- Problem to work on: Copy every record word for word.

------ Dataset rows

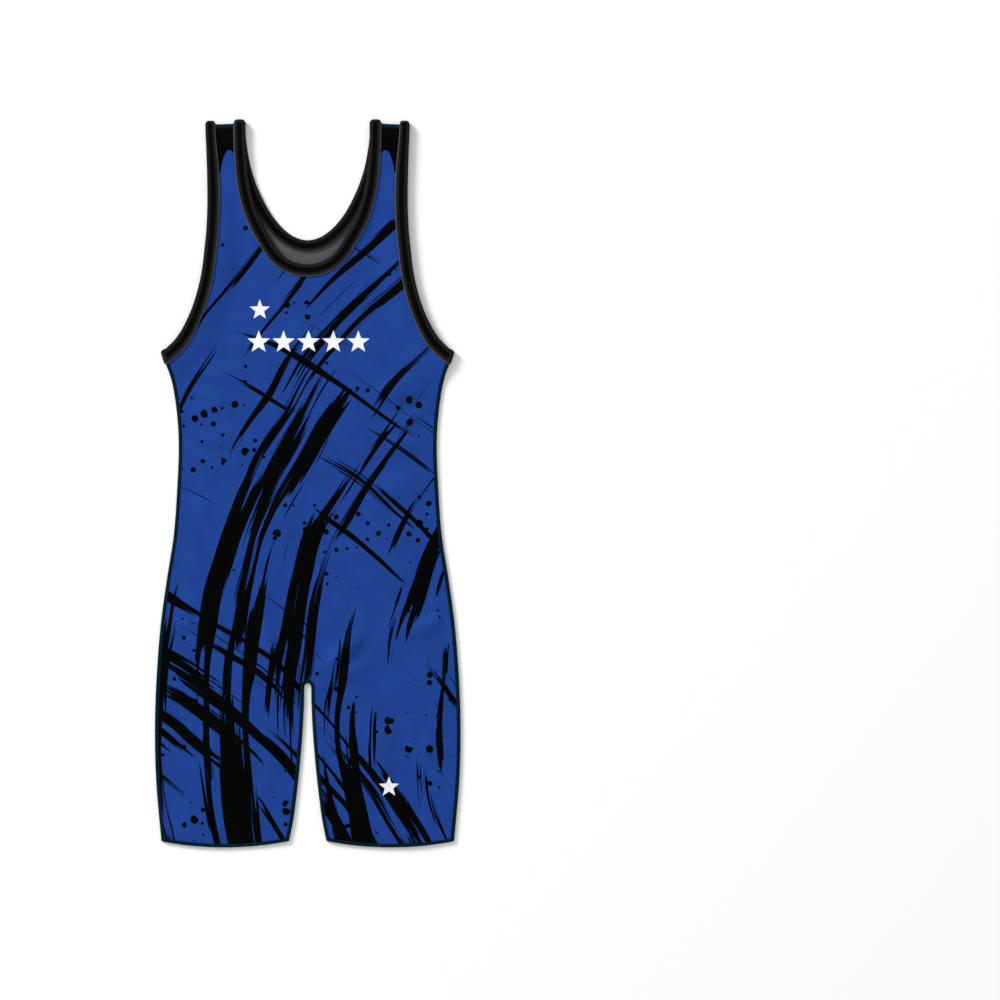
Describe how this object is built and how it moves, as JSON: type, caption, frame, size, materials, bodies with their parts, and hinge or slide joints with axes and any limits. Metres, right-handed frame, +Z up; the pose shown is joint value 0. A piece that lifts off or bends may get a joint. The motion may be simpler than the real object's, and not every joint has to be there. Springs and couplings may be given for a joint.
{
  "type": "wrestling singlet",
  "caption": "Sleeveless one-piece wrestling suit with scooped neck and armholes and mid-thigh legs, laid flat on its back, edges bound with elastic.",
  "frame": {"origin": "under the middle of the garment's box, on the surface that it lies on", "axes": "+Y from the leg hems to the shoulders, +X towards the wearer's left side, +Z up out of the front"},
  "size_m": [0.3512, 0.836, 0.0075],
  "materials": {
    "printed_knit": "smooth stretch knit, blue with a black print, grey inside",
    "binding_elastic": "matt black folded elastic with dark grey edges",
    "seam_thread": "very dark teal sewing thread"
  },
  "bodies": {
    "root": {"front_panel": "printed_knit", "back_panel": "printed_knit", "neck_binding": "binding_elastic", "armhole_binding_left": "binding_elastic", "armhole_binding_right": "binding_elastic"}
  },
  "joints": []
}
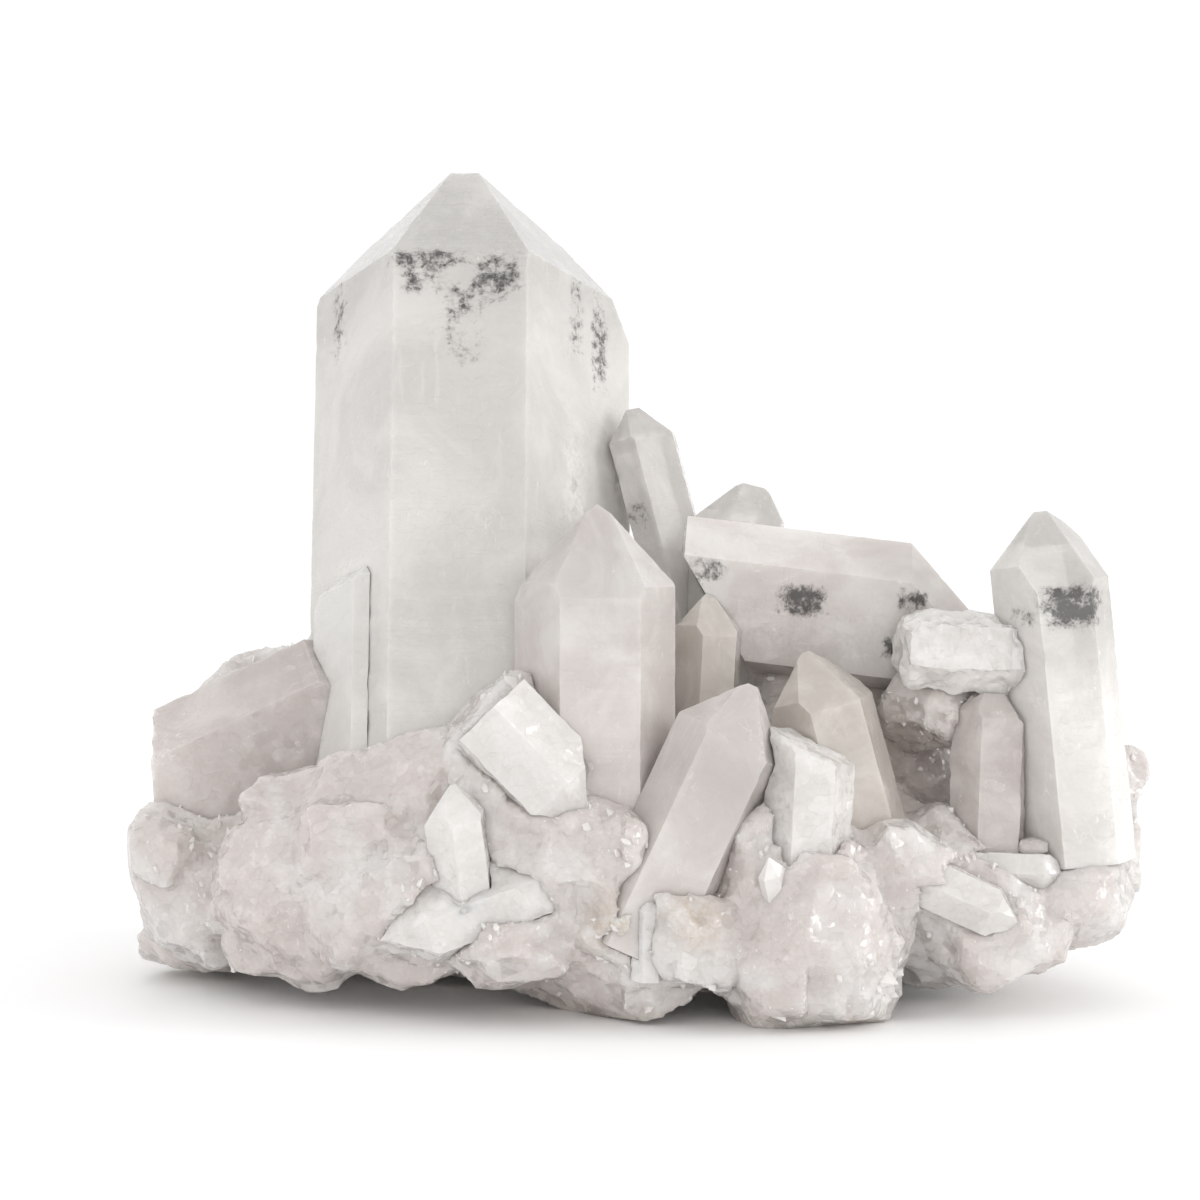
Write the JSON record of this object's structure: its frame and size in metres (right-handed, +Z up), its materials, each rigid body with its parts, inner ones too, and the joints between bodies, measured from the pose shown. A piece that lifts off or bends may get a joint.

------------

- Result of the exercise:
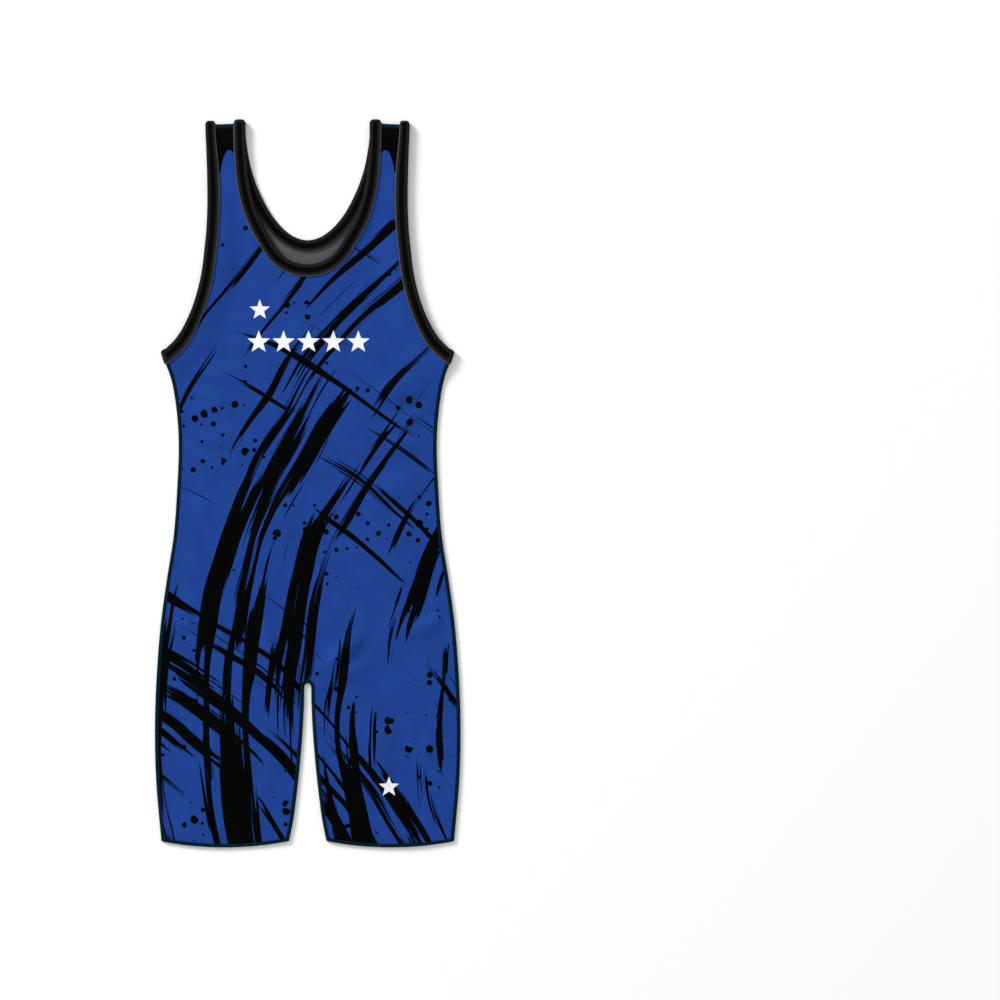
Describe how this object is built and how it moves, as JSON: type, caption, frame, size, materials, bodies with their parts, and hinge or slide joints with axes and any limits. Metres, right-handed frame, +Z up; the pose shown is joint value 0. A piece that lifts off or bends may get a joint. The motion may be simpler than the real object's, and not every joint has to be there. Springs and couplings may be given for a joint.
{
  "type": "wrestling singlet",
  "caption": "Sleeveless one-piece wrestling suit with scooped neck and armholes and mid-thigh legs, laid flat on its back, edges bound with elastic.",
  "frame": {"origin": "under the middle of the garment's box, on the surface that it lies on", "axes": "+Y from the leg hems to the shoulders, +X towards the wearer's left side, +Z up out of the front"},
  "size_m": [0.3512, 0.836, 0.0075],
  "materials": {
    "printed_knit": "smooth stretch knit, blue with a black print, grey inside",
    "binding_elastic": "matt black folded elastic with dark grey edges",
    "seam_thread": "very dark teal sewing thread"
  },
  "bodies": {
    "root": {"front_panel": "printed_knit", "back_panel": "printed_knit", "neck_binding": "binding_elastic", "armhole_binding_left": "binding_elastic", "armhole_binding_right": "binding_elastic"}
  },
  "joints": []
}
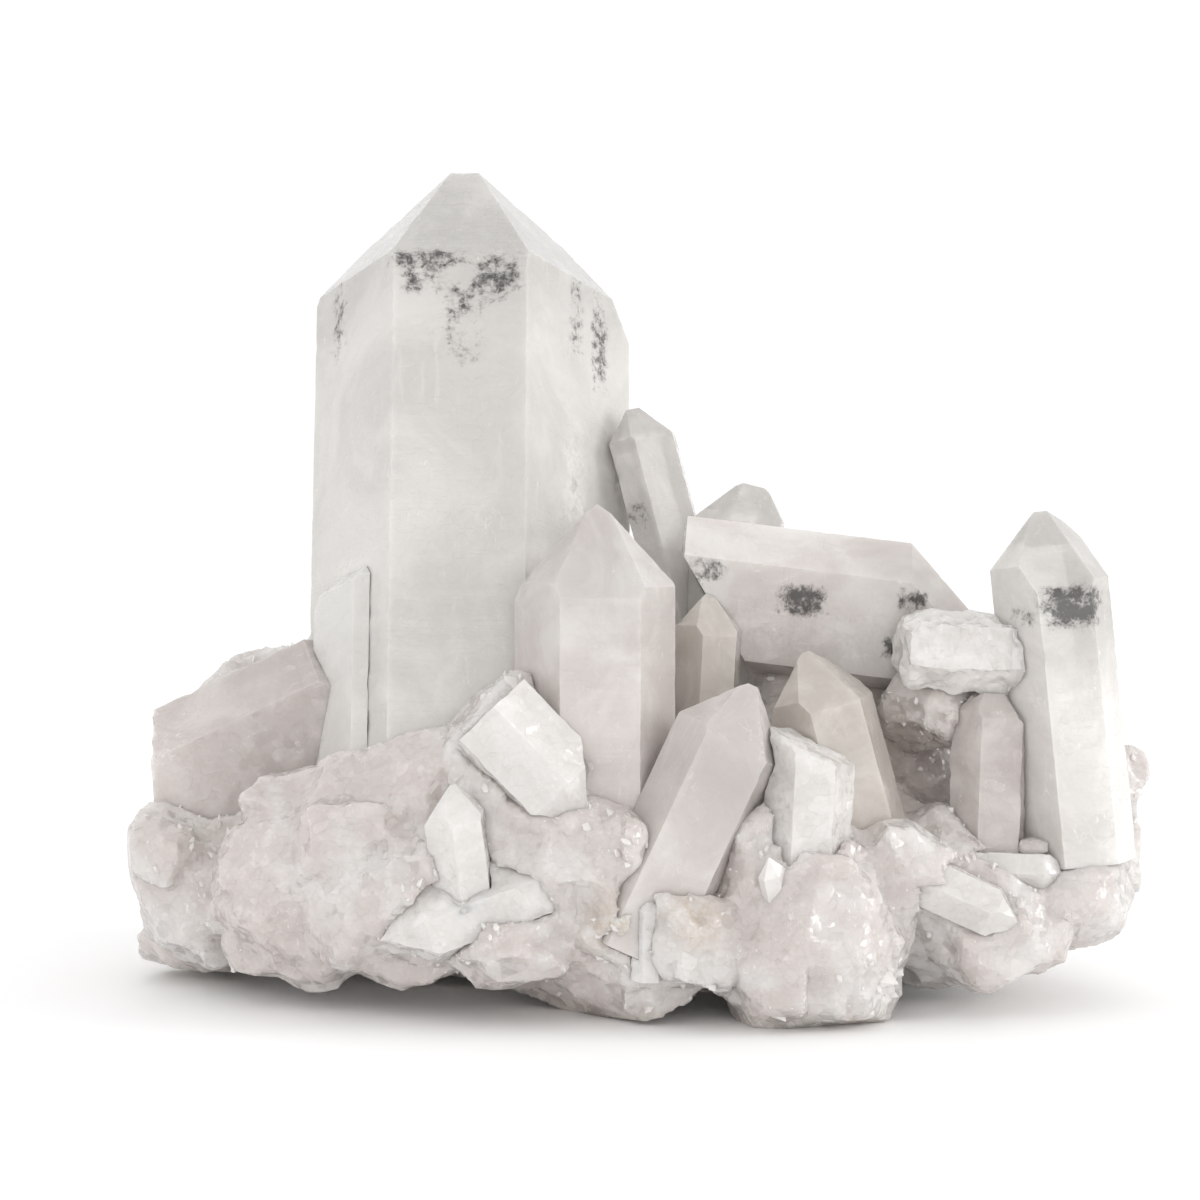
Write the JSON record of this object's structure: its frame and size in metres (right-handed, +Z up), its materials, each rigid body with its parts, inner ones too, and the joints between bodies, measured from the pose shown. A piece that lifts off or bends may get a joint.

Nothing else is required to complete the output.